The data set can be read in directly from the Tidy Tuesday Github repo as follows:

lemurs <- readr::read_csv('https://raw.githubusercontent.com/rfordatascience/tidytuesday/master/data/2021/2021-08-24/lemur_data.csv')

cowplot is available on CRAN, so it can be installed if necessary with install.packages("cowplot") and then loaded with the other packages needed for today’s plots. I also loaded a tibble of some common species names, available in the Tidy Tuesday readme, to match with the taxonomic codes.

library(tidyverse)
library(cowplot)
library(scales)
library(ggalt)

meg_theme <- function () { 
  theme_linedraw(base_size=11, base_family="Avenir") %+replace% 
    theme(
      panel.background  = element_blank(),
      plot.background = element_rect(fill = "transparent", color = NA), 
      legend.background = element_rect(fill = "transparent", color = NA),
      legend.key = element_rect(fill = "transparent", color = NA),
      axis.ticks = element_blank(),
      panel.grid.major = element_line(color = "grey90", size = 0.3), 
      panel.grid.minor = element_blank(),
      plot.title.position = "plot",
      plot.title = element_text(size = 18, hjust = 0, vjust = 0.5, 
                                margin = margin(b = 0.2, unit = "cm")),
      plot.subtitle = element_text(size = 10, hjust = 0, vjust = 0.5, 
                                   margin = margin(b = 0.4, unit = "cm")),
      plot.caption = element_text(size = 7, hjust = 1, face = "italic", 
                                  margin = margin(t = 0.1, unit = "cm")),
      axis.text.x = element_text(size = 13),
      axis.text.y = element_text(size = 13)
    )
}

species <- tribble(
  ~"taxon", ~"species",
  #--|--|----
  "VRUB",   "Red ruffed lemur",
  "PCOQ",   "Coquerel’s sifaka",
  "VVV",  "Black-and-white ruffed lemur",
  "EMAC",   "Black lemur",
  "ECOL",   "Collared brown lemur",
  "LCAT",   "Ring-tailed lemur",
  "ERUF",   "Red-fronted brown lemur",
  "EUL",  "Eulemur hybrid",
  "ECOR",   "Crowned lemur",
  "EFLA",   "Blue-eyed black lemur",
  "EMON",   "Mongoose lemur",
  "MMUR",   "Gray mouse lemur",
  "MZAZ",  "Northern giant mouse lemur",
  "NCOU",   "Slow loris",
  "OGG",    "Northern greater galago",
  "CMED",   "Fat-tailed dwarf lemur"
)

Inset images

My lemur knowledge is, admittedly, fairly limited. I found in the data that in many lemur species, females are actually heavier than males, and a quick Wikipedia trip informed me that females are often the dominant sex in the lemur social structure. These sample plots will examine the weight difference by sex and species.

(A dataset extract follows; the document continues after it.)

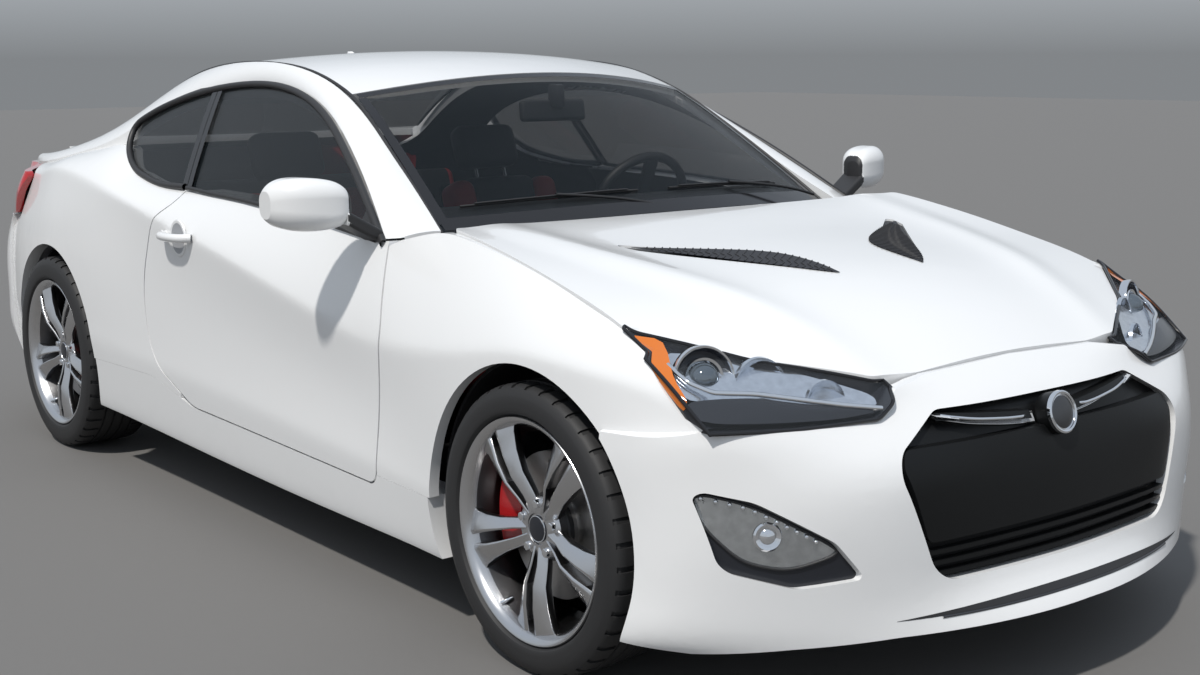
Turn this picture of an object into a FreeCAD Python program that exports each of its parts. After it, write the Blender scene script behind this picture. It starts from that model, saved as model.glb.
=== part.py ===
import FreeCAD
import Part
import math
import os
import re

from FreeCAD import Rotation, Vector

# Two-door coupe. Millimetres; X forward, Y to the car's left, Z up.
# Origin on the ground under the middle of the length.

doc = FreeCAD.newDocument("TwoDoorCoupe")

DIMENSIONS = (
    # name, value, meaning
    ("overall_length", 4630, "nose to tail"),
    ("overall_width", 1865, "body without mirrors"),
    ("overall_height", 1385, "ground to roof"),
    ("wheelbase", 2820, "axle to axle"),
    ("front_overhang", 840, "front axle to nose"),
    ("track_front", 1603, "between tyre centres"),
    ("track_rear", 1612, "between tyre centres"),
    ("tyre_radius_front", 331, ""),
    ("tyre_radius_rear", 339, ""),
    ("tyre_width_front", 225, ""),
    ("tyre_width_rear", 245, ""),
    ("rim_radius", 258, "outer edge of the rim lip"),
    ("rim_wall", 8, "thickness of the rim barrel"),
    ("spoke_count", 5, "double spokes"),
    ("spoke_width", 26, "one leg of a double spoke"),
    ("hub_radius", 72, ""),
    ("disc_radius", 168, "brake disc"),
    ("disc_thickness", 28, ""),
    ("arch_gap_front", 45, "tyre to arch"),
    ("arch_gap_rear", 45, "tyre to arch"),
    ("kingpin_y", 775, "steering axis from the middle plane"),
    ("skin", 28, "depth of hood, roof, fender and bumper walls"),
    ("wall", 45, "depth of side frame walls"),
    ("door_flange", 30, "door edge"),
    ("door_depth", 105, "whole door with its inner trim"),
    ("door_inset", 30, "inner door behind its edge"),
    ("glass", 5, "pane"),
    ("shut_gap", 5.5, "between a moving panel and its neighbour"),
    ("seam", 0.6, "between fixed panels"),
    ("floor_z", 165, "underside of the floor"),
    ("floor_depth", 40, ""),
    ("tunnel_width", 270, ""),
    ("tunnel_height", 190, ""),
    ("seat_width", 486, ""),
    ("seat_y", 395, "seat centre from the middle plane"),
    ("wheel_ring_radius", 185, "steering wheel"),
    ("wheel_ring_tube", 15, ""),
    ("exhaust_pipe_radius", 32, ""),
    ("tailpipe_radius", 46, ""),
    ("engine_length", 560, ""),
    ("engine_width", 520, ""),
    ("engine_height", 520, ""),
    ("arm_radius", 17, "suspension arms"),
    ("emblem_radius", 47, "plain disc on the grille"),
    ("upright_width", 32, "knuckle across the car"),
    ("upright_height", 216, ""),
    ("stub_radius", 30, "stub axle"),
    ("cushion_length", 520, "front seat"),
    ("cushion_depth", 128, ""),
    ("back_height", 655, ""),
    ("back_depth", 118, ""),
    ("head_rest_width", 280, ""),
    ("head_rest_height", 170, ""),
    ("rear_seat_width", 1200, ""),
    ("console_width", 210, ""),
    ("muffler_length", 250, ""),
    ("muffler_width", 660, ""),
    ("jack_pad_length", 70, "lifting points under the floor's edge"),
    ("jack_pad_width", 46, ""),
    ("liner", 8, "wheelhouse wall"),
)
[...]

To create the base plot above, I did some data manipulation to find the difference between the average weight, by species, for males and females. That new data frame, size, was the basis of a dumbbell plot, which I assigned to size_plot. The ggalt package has a very convenient geom_dumbbell function for creating dumbbell plots.

size <- lemurs %>% 
  # filter to non-pregnant adult records only
  filter(preg_status == "NP" & sex != "ND" & age_category == "adult") %>% 
  # group by the individual lemur and filter to only the highest recorded weight
  group_by(dlc_id) %>% 
  filter(max(weight_g) == weight_g) %>% 
  # group by species and sex to find the average
  group_by(taxon, sex) %>% 
  summarize(avg = mean(weight_g),
            total = n_distinct(dlc_id)) %>% 
  mutate(sex = ifelse(sex == "F", "Female", "Male")) %>% 
  # add an extra variable n to count the total number per species and filter
  add_count(wt = total) %>%
  filter(n > 40) %>% 
  select(-c(total)) %>% 
  # pivot so that there is one row per species and calculate the M/F difference
  pivot_wider(names_from = sex, values_from = avg) %>% 
  mutate(difference = Female - Male,
         perc = (Female - Male) / Male) %>% 
  # join in the common species name for labeling purposes
  left_join(species, by = "taxon")

size_plot <- size %>% 
  ggplot(aes(x = Male, xend = Female, y = reorder(species, Female), 
       group = species)) +
  geom_dumbbell(size = 2.5, color = "#dddddd",
                colour_x = "#e5ded6", colour_xend = "#6a414a",
                dot_guide = TRUE, dot_guide_size = 0.25) +
  labs(y = NULL,
       x = "Weight in grams",
       title = "Females are heavier than males in some lemur species",
       subtitle = "Average of maximum adult non-pregnant weight recorded, among species with 40+ subjects",
       caption = "#TidyTuesday, data & photo from Duke Lemur Center, plot by @MeghanMHall") +
  scale_x_continuous(limits = c(0, 5200)) +
  annotate("text", x = 5170, y = 15, label = "Females", 
       family = "Avenir", size = 3, color = "#6a414a") +
  meg_theme() +
  theme(panel.grid.major.y = element_blank(),
        axis.text.y = element_text(size = 8, hjust = 1),
        plot.caption = element_text(hjust = 0),
        plot.caption.position = "plot")

And now for cowplot. The draw_image function allows you to easily add an image to your plots, which can be convenient for sharing a hex image, a university/company logo, or in this case, a cute picture of lemurs. All you need is a url for the image, and then function arguments like x, y, and width allow you to resize the image and place it on the base plot created previously.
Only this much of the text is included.